= Newtown, Virginia (historical community) =

Newtown was a historically black community in the Shenandoah Valley of Virginia.

==History==
When enslaved peoples in the Shenandoah Valley were freed in 1865, they established a town called "Newtown" near modern-day Harrisonburg, Virginia. This town was eventually annexed by the independent city of Harrisonburg some years later, probably around 1892. Today, the old city of Newtown is in the Northeast section of Harrisonburg in the area referred to as Downtown Harrisonburg. It remains the home of the majority of Harrisonburg's predominantly Black churches, such as First Baptist and Bethel AME. The modern Boys and Girls Club of Harrisonburg is located in the old Lucy Simms schoolhouse that was used for Black students in the days of segregation.

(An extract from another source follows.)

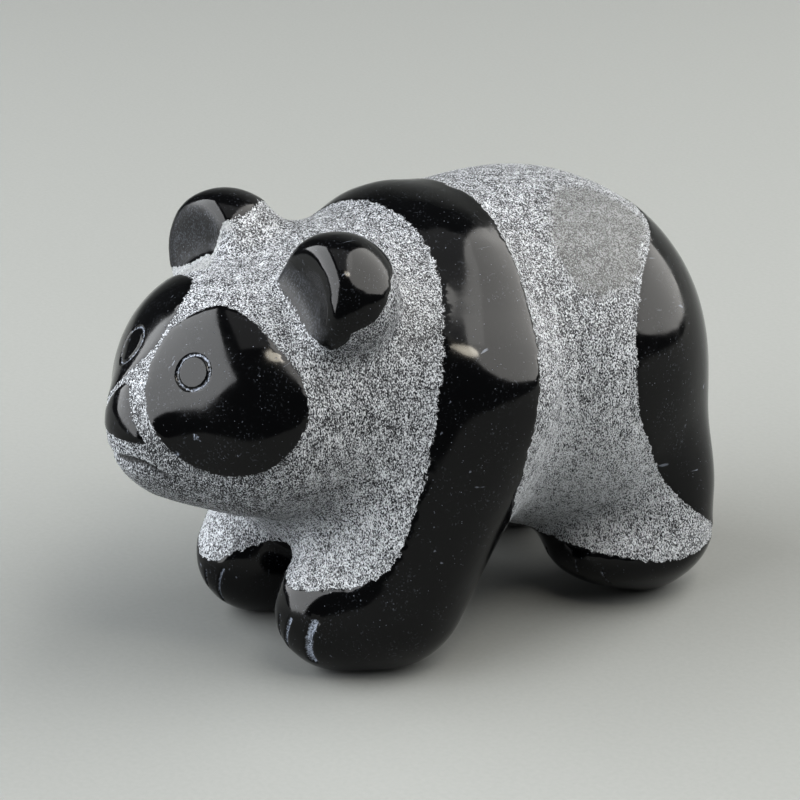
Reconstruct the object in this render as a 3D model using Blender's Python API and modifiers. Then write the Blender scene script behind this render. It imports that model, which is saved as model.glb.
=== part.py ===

===Project R-4 and R-16===
A large portion of this Black neighborhood was dismantled in the 1960s when – in the name of urban renewal – the city government used federal redevelopment funds from the Housing Act of 1949 to force Black families out of their homes and then bulldozed the neighborhood. This effort, called "Project R-4", focused on the city blocks east of Main, north of Gay, west of Broad, and south of Johnson. This area makes up 32.5 acres. "Project R-16" is a smaller tag on project which focused on the 7.5 acres south of Gay Street.

According to Bob Sullivan, an intern working in the city planner's office in 1958, the city planner at the time, David Clark, convinced the city council that Harrisonburg had slums. Newtown, a low socioeconomic status housing area, was declared a slum. Federal law mandated that the city needed to have a referendum on the issue before R-4 could begin. The vote was close with 1,024 votes in favor and 978 against R-4. In 1955, following the vote, the Harrisonburg Redevelopment and Housing Authority was established to carry out the project. All of the group's members were White men. Invoking the power of eminent domain, the government forced people in Newtown to sell their homes. Residents were offered payments for their homes far below their true real estate value. Many people could not afford a new home and had to move into public housing projects. Other families left Harrisonburg. It is estimated between 93 and 200 families were displaced.

In addition to families, many of the businesses of Newtown that were bought out could not afford to reestablish themselves. Locals say many prominent Black businesses like the Colonnade, which served as a pool hall, dance hall, community center, and tearoom, were unable to reopen. Kline's, a White-owned business, was one of the few businesses in the area that was able to reopen. The city later made $500,000 selling the seized property to redevelopers. Before the project, the area brought in $7000 in taxes annually. By 1976, the areas redeveloped in R-4 and R-16 were bringing in $45,000 in annual taxes. These profit gains led Lauren McKinney to regard the project as "one of only two 'profitable' redevelopment schemes in the state of Virginia".

Cultural landmarks were also influenced by the projects. Although later rebuilt, the Old First Baptist Church of Harrisonburg was demolished. Newtown Cemetery, a Historic African American Cemetery, was also impacted. Although it appears that no burials were destroyed, the western boundary was paved over and several headstones now touch the street.